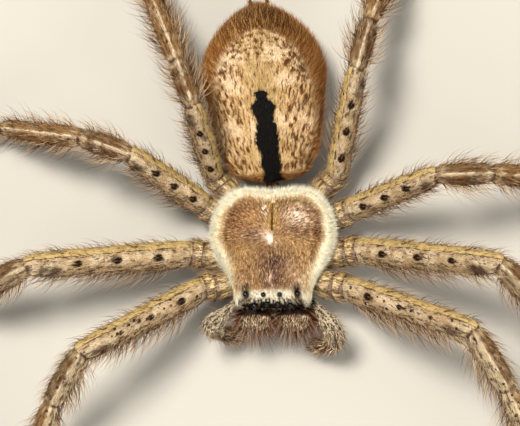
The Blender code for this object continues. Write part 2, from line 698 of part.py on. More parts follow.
def tuft(root, outward, way, length, frame=None):
    """A flat tapered tuft of hair that stands out at its root and bends along the way given."""
    first = (outward * 0.85 + way * 0.55).normalized()
    last = (outward * 0.3 + way * 0.95).normalized()
    across = way.cross(outward).normalized()
    rings = []
    for share, swell in ((0.0, 1.0), (0.5, 0.8)):
        centre = root + length * (first * (share - share**2 / 2) + last * share**2 / 2)
        wide = across.cross(first.lerp(last, share)).normalized() * (TUFT_WIDTH / 2 * swell)
        thick = across * (TUFT_THICKNESS / 2 * swell)
        rings.append([centre + wide, centre + thick, centre - wide, centre - thick])
    tip = root + length * (first + last) / 2
    return object_from("tuft", loft(rings, pole_end=tip), None, frame, HELPERS)


def fringe_on(leg, name, start, end, radius, sign, draw):
    """The tufts of one segment, in rows down its front and rear edges."""
    made = []
    for round_angle, count, row_start, row_end, usual in FRINGES[leg].get(name, ()):
        for i in range(count):
            share = row_start + (row_end - row_start) * i / (count - 1)
            surface, outward, way = skin_point(name, start, end, radius, sign, share, round_angle)
            length = TUFT_ROOT + usual * draw.uniform(1.0 - TUFT_VARIATION, 1.0 + TUFT_VARIATION)
            if (surface + (outward + way) * length * 0.7).z > FLOOR_CLEAR + TUFT_WIDTH / 2:
                made.append(tuft(surface - outward * TUFT_ROOT, outward, way, length))
    return made


def build_leg(side, leg, materials):
    """One leg as five nodes that meet at its joints."""
    sign = SIDES[side]
    draw = random.Random(f"{TUFT_SEED} {side} {leg}")
    sizes = SEGMENTS[leg]
    points = leg_points(side, leg)
    normals = joint_normals(points)
    stretches = (
        ("coxa", 0, ("coxa", "trochanter"), (sizes["coxa"][1],) * 2, 12),
        ("femur", 2, ("femur",), (sizes["femur"][1],), 12),
        ("patella", 3, ("patella",), (sizes["patella"][1],), 12),
        ("tibia", 4, ("tibia",), (sizes["tibia"][1],), 12),
        ("foot", 5, ("metatarsus", "tarsus"), (sizes["metatarsus"][1], sizes["tarsus"][1]), 10),
    )
    for node, first, names, radii, around in stretches:
        last = first + len(names)
        rings = limb_rings(
            points[first:last + 1], normals[first:last + 1],
            [PROFILES[name] for name in names], radii, sign, around,
            gaps=(True, node != "foot"),
        )
        tools = loft(rings)
        if node == "foot":
            flatten_foot(tools)
        made = object_from(f"leg_{leg}_{side}_{node}", tools, materials["leg_coat"])
        if node != "coxa":
            segment = (names[0], points[first], points[first + 1], radii[0], sign)
            combine(made, spines_on(*segment) + fringe_on(leg, *segment, draw))


def flatten_foot(tools):
    """Cuts the pad under the tarsus off flat at the floor."""
    cut = bmesh.ops.bisect_plane(
        tools, geom=tools.verts[:] + tools.edges[:] + tools.faces[:], dist=1e-6,
        plane_co=(0, 0, 0), plane_no=(0, 0, -1), clear_outer=True,
    )
    edges = [item for item in cut["geom_cut"] if isinstance(item, bmesh.types.BMEdge)]
    bmesh.ops.contextual_create(tools, geom=edges)


def build_palp(side, materials):
    """A feeler: its base with the chewing plate, then the bent outer part."""
    sign = SIDES[side]
    mirror = Vector((sign, 1, 1))
    hip, trochanter = (body_frame() @ (Vector(p) * mirror) for p in (PALP_HIP, PALP_TROCHANTER))
    points = [hip, trochanter] + [Vector(point) for point in PALP_JOINTS[side]]
    normals = joint_normals(points)
    inner = [PALP_PROFILES["trochanter"], PALP_PROFILES["femur"]]
    outer = [PALP_PROFILES["tibia"], PALP_PROFILES["tarsus"]]
    rings = limb_rings(points[:3], normals[:3], inner, (1.0, 1.0), sign, 10, gaps=(False, True))
    base = object_from(f"palp_{side}_base", loft(rings), materials["leg_coat"])
    back, front = (Vector(p) * mirror for p in (ENDITE_BACK, ENDITE_FRONT))
    plate = []
    for share in (0.0, 0.15, 0.5, 0.85, 1.0):
        centre = back.lerp(front, share)
        radius = ENDITE_RADIUS * math.sin(math.pi * (0.12 + 0.76 * share)) ** 0.5
        plate.append([
            centre + radius * Vector((math.cos(a), 0.0, 0.8 * math.sin(a)))
            for a in (2 * math.pi * k / 10 for k in range(10))
        ])
    combine(base, [object_from("endite", loft(plate), None, body_frame(), HELPERS)])
    rings = limb_rings(points[2:], normals[2:], outer, (1.0, 1.0), sign, 10, gaps=(True, False))
    object_from(f"palp_{side}_end", loft(rings), materials["leg_coat"])


def centre_on_floor():
    """Moves every piece so that the origin is on the floor, below the middle of the spider."""
    low, high = Vector((1e9,) * 3), Vector((-1e9,) * 3)
    parts = bpy.data.collections[PARTS].objects
    for made in parts:
        for vertex in made.data.vertices:
            low = Vector(map(min, low, vertex.co))
            high = Vector(map(max, high, vertex.co))
    shift = Matrix.Translation((-(low.x + high.x) / 2, -(low.y + high.y) / 2, -low.z))
    for made in parts:
        made.data.transform(shift)


def main():
    """Builds every piece and stands the spider on the floor."""
    clear_scene()
    materials = make_materials()
    build_carapace(materials)
    build_eyes(materials)
    build_sternum(materials)
    build_chelicerae(materials)
    build_pedicel(materials)
    build_abdomen(materials)
    for side in SIDES:
        build_palp(side, materials)
        for leg in SEGMENTS:
            build_leg(side, leg, materials)
    centre_on_floor()


main()
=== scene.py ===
"""A huntsman spider at rest, life size: skin, coat, eyes, fangs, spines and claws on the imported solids.

Sizes are in millimetres until a mesh is made. The head points along -Y and the back faces +Z.
Each skin carries fields of its own (tint, place, zone, lie and so on), and the coat's hairs take
them over at their roots, so that skin and coat are painted by one pattern.
"""

import logging
import math
from dataclasses import dataclass, field
from enum import Enum

import bmesh
import bpy
import numpy as np
from mathutils import Matrix, Vector


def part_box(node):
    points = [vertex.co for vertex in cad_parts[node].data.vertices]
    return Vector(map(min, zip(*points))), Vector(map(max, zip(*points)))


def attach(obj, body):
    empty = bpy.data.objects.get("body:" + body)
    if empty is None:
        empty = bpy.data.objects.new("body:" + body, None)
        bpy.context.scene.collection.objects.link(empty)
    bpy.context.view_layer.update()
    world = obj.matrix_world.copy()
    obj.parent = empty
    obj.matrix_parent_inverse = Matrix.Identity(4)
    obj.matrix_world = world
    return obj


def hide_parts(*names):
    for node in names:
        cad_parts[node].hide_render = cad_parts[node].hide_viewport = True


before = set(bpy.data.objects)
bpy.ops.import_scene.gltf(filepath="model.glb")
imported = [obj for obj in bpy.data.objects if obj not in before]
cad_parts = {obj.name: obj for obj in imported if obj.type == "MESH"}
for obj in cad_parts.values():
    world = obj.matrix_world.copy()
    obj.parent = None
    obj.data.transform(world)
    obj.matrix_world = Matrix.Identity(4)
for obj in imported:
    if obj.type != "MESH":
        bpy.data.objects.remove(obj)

LOG = logging.getLogger("spider")
MM = 0.001
UNWRAP = "Unwrap"
BAKE_MAP = "OFBake"
BAKE_PATCH = 0.0015
# a distance beyond every marking, and how far skins and hairs stay above the floor, in millimetres
FAR = 9.0
SKIN_FLOOR = 0.02
HAIR_FLOOR = 0.01
# along, chance and hair of the skin itself, which is no strand
SKIN_STRAND = (0.0, 0.5, 0.0)
SPIKE_SIDES = 8
# specular levels of hairy skins and of horn, and the roughness up to which a finish is horn
HAIR_GLOSS = 0.12
HORN_GLOSS = 0.3
HORN_ROUGHNESS = 0.3


class Side(Enum):
    """The spider's own left and right, as the sign of X."""

    LEFT = 1
    RIGHT = -1

    @property
    def word(self) -> str:
        """The side's name in a node's name."""
        return self.name.lower()


class LegPair(Enum):
    """The four pairs of legs from the front."""

    FIRST = "I"
    SECOND = "II"
    THIRD = "III"
    FOURTH = "IV"


class Segment(Enum):
    """The segments of a leg from the body out."""

    COXA = 0
    TROCHANTER = 1
    FEMUR = 2
    PATELLA = 3
    TIBIA = 4
    METATARSUS = 5
    TARSUS = 6

    @property
    def hip(self) -> bool:
        """Whether it is one of the two short segments at the body."""
        return self.value < Segment.FEMUR.value


def paint(red: float, green: float, blue: float) -> tuple[float, float, float, float]:
    """Turns a colour as seen, from 0 to 255, into the shader's linear colour."""
    linear = [
        c / 12.92 if c <= 0.04045 else ((c + 0.055) / 1.055) ** 2.4
        for c in (red / 255, green / 255, blue / 255)
    ]
    return (*linear, 1.0)


# stance of the body, as the solids have it
@dataclass(frozen=True)
class Stance:
    """Where the body and the abdomen stand above the floor."""

    height: float = 7.6
    aside: float = 0.12
    pitch: float = 12.0
    roll: float = 4.5
    abdomen_front: float = 6.95
    abdomen_level: float = 6.5
    abdomen_yaw: float = 4.5
    abdomen_roll: float = 4.0

    def body(self) -> Matrix:
        """The pitched and rolled frame of the carapace."""
        return (
            Matrix.Translation((self.aside, 0.0, self.height))
            @ Matrix.Rotation(math.radians(-self.pitch), 4, "X")
            @ Matrix.Rotation(math.radians(-self.roll), 4, "Y")
        )

    def abdomen(self) -> Matrix:
        """The frame of the abdomen, swung about the waist."""
        return (
            Matrix.Translation((0.0, self.abdomen_front, self.abdomen_level))
            @ Matrix.Rotation(math.radians(self.abdomen_yaw), 4, "Z")
            @ Matrix.Rotation(math.radians(-self.abdomen_roll), 4, "Y")
        )


STANCE = Stance()


def read_between(stations: tuple, at: np.ndarray) -> np.ndarray:
    """Reads a smooth curve through stations.

    Args:
        stations: Rows of a place and its value.
        at: The places to read.

    Returns:
        The values there.
    """
    places, values = (np.array(column, float) for column in zip(*stations))
    at = np.clip(np.asarray(at, float), places[0], places[-1])
    here = np.clip(np.searchsorted(places, at, side="right") - 1, 0, len(places) - 2)
    before, after = np.maximum(here - 1, 0), np.minimum(here + 2, len(places) - 1)
    span = places[here + 1] - places[here]
    share = (at - places[here]) / span
    slope_in = (values[here + 1] - values[before]) / (places[here + 1] - places[before]) * span
    slope_out = (values[after] - values[here]) / (places[after] - places[here]) * span
    square, cube = share**2, share**3
    return (
        values[here] * (2 * cube - 3 * square + 1)
        + slope_in * (cube - 2 * square + share)
        + values[here + 1] * (3 * square - 2 * cube)
        + slope_out * (cube - square)
    )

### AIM
Only the lines from the line with "materials = make_materials()" to the line with "if empty is", inclusive, are to be printed, exactly as they appear.

### EXERCISE SOLUTION
    materials = make_materials()
    build_carapace(materials)
    build_eyes(materials)
    build_sternum(materials)
    build_chelicerae(materials)
    build_pedicel(materials)
    build_abdomen(materials)
    for side in SIDES:
        build_palp(side, materials)
        for leg in SEGMENTS:
            build_leg(side, leg, materials)
    centre_on_floor()


main()
=== scene.py ===
"""A huntsman spider at rest, life size: skin, coat, eyes, fangs, spines and claws on the imported solids.

Sizes are in millimetres until a mesh is made. The head points along -Y and the back faces +Z.
Each skin carries fields of its own (tint, place, zone, lie and so on), and the coat's hairs take
them over at their roots, so that skin and coat are painted by one pattern.
"""

import logging
import math
from dataclasses import dataclass, field
from enum import Enum

import bmesh
import bpy
import numpy as np
from mathutils import Matrix, Vector


def part_box(node):
    points = [vertex.co for vertex in cad_parts[node].data.vertices]
    return Vector(map(min, zip(*points))), Vector(map(max, zip(*points)))


def attach(obj, body):
    empty = bpy.data.objects.get("body:" + body)
    if empty is None:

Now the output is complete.